Future annual minimum lease payments for all non-cancelable leases as of
December 31, 2003 are as follows (in thousands):
Capital Operating
---------------------
2004 $ 537 $1,352
2005 310 954
2006 280 646
2007 18 508
2008 -- 100
Thereafter -- 3
---------------------
Total minimum lease payments 1,145 $3,563
======
Amount representing interest 117
-------
Net present value of minimum lease payments $1,028
=======
Environmental issues
Low levels of contaminants were found at the Company's facility in
Greenville, South Carolina (the "Greenville facility") during groundwater
sampling in 1998. In February 1999, the facility received a notice letter from
the South Carolina Department of Health and Environmental Control ("DHEC")
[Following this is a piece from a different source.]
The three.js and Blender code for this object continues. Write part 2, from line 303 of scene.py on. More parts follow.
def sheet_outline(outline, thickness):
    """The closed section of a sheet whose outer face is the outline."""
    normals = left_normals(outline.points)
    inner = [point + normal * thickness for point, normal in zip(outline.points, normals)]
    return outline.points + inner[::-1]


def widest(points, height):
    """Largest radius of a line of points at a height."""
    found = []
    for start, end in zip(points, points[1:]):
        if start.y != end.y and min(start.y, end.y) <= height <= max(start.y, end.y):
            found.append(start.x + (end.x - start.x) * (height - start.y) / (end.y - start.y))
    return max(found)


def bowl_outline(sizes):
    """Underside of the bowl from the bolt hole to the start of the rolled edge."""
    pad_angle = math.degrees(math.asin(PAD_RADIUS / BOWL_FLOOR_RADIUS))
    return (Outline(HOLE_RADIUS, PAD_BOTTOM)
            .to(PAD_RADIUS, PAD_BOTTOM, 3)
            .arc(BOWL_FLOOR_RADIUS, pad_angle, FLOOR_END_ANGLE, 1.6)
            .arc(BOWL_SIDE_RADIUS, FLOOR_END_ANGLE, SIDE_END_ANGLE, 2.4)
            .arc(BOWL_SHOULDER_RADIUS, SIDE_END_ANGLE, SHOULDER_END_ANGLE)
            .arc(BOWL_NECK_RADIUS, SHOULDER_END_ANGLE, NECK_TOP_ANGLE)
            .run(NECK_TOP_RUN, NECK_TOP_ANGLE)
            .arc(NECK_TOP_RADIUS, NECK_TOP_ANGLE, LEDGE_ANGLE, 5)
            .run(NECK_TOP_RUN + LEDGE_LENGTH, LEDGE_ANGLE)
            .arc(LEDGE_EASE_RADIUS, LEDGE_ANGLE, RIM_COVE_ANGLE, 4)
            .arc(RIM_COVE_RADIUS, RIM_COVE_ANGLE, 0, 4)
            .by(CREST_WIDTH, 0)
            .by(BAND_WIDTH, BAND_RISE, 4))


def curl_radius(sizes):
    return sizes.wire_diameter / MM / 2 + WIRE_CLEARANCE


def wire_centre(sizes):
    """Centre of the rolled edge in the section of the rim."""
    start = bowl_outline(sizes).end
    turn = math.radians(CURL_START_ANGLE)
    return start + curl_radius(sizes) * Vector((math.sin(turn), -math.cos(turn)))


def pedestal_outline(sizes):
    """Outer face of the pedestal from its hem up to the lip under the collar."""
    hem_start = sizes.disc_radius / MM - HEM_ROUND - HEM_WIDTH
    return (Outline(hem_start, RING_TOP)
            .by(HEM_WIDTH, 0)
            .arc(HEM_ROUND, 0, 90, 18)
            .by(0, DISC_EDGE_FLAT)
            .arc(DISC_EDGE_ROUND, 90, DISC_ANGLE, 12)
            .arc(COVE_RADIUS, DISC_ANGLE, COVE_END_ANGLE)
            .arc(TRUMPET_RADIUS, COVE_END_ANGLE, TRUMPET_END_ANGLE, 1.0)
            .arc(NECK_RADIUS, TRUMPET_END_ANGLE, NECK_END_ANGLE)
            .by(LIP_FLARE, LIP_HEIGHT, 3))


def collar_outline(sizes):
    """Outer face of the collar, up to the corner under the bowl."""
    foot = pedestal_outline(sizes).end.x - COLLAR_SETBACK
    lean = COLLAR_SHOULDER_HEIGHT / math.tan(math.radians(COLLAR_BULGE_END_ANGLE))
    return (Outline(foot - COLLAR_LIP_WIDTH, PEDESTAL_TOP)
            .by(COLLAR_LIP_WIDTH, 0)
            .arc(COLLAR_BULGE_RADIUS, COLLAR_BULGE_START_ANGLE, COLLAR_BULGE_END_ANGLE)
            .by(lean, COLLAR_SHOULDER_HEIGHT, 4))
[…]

regarding the groundwater contamination. Over the past four years the Company
has performed groundwater monitoring and implemented a program for in-site
remediation of the groundwater. As a result, the Company received a "no further
action" letter from DHEC in the fiscal year ended March 29, 2003, ending the
DHEC investigation. An undiscounted reserve of $277,000 has been included in
"other long-term liabilities" on the accompanying consolidated balance sheets
for estimated future environmental expenditures related to the Greenville
facility for conditions existing prior to the Company's ownership of the
facility. Such reserve was established at the time the Company acquired the
facility, and the amount was determined by reference to the results of a Phase
II study performed at the Greenville facility. The Greenville facility has also
been identified along with numerous other parties as a Potentially Responsible
Party at the Aquatech Environmental, Inc. Superfund Site. The Company believes
that it is a de minimis party with respect to the site and that future clean-up
costs incurred by the Company will not be material.
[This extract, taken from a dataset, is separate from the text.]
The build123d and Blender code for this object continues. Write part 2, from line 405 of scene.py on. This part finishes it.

Although no assurances can be given in this regard, in the opinion of
management, no material expenditures beyond those accrued will be required for
the Company's environmental control efforts and the final outcome of these
matters will not have a material adverse effect on the Company's financial
position or results of future operations. The Company believes that it currently
is in compliance with applicable environmental regulations in all material
respects. Management's opinion is based on the advice of independent consultants
on environmental matters.
F-25
SAFETY COMPONENTS INTERNATIONAL, INC. AND SUBSIDIARIES
NOTES TO CONSOLIDATED FINANCIAL STATEMENTS
Note 8 Product and Geographic Information
The Company attributes its revenues from external customers based on the
location of its sale contracts and long-lived assets to a particular country
based on the geographic location of each of the Company's production facilities.
Summarized financial information by product type and geographic area is as
follows:
Revenues from External Customers:
Period From
March 30, 2003 to Year ended Year ended
December 31, 2003 March 29, 2003 March 30, 2002
(Nine Months) (Twelve Months) (Twelve Months)
----------------------------------------------------------
United States
Airbag Cushions $ 47,899 $ 68,022 $ 59,697
Airbag Fabric 25,321 40,235 44,016
Technical Fabric 18,669 22,471 21,537
Germany
Airbag Cushions 64,994 72,811 46,544
United Kingdom
Airbag Cushions 26,783 40,799 31,529
----------------------------------------------------------
Total Net Sales $183,666 $244,338 $203,323
==========================================================
Long Lived Assets:
December 31, 2003 March 29, 2003
-----------------------------------
United States $19,486 $17,478
Mexico 4,943 5,412
Germany 13,621 14,335
Czech Republic 15,654 14,430
Other European Countries 1,435 2,300
-----------------------------------
Total Long-lived Assets $55,139 $53,955
===================================
Long-lived assets includes property, plant and equipment, intangible
assets and certain other specified assets.
Note 9 Employee Benefit Plans
The Company has a defined contribution plan qualified under Section 401(k)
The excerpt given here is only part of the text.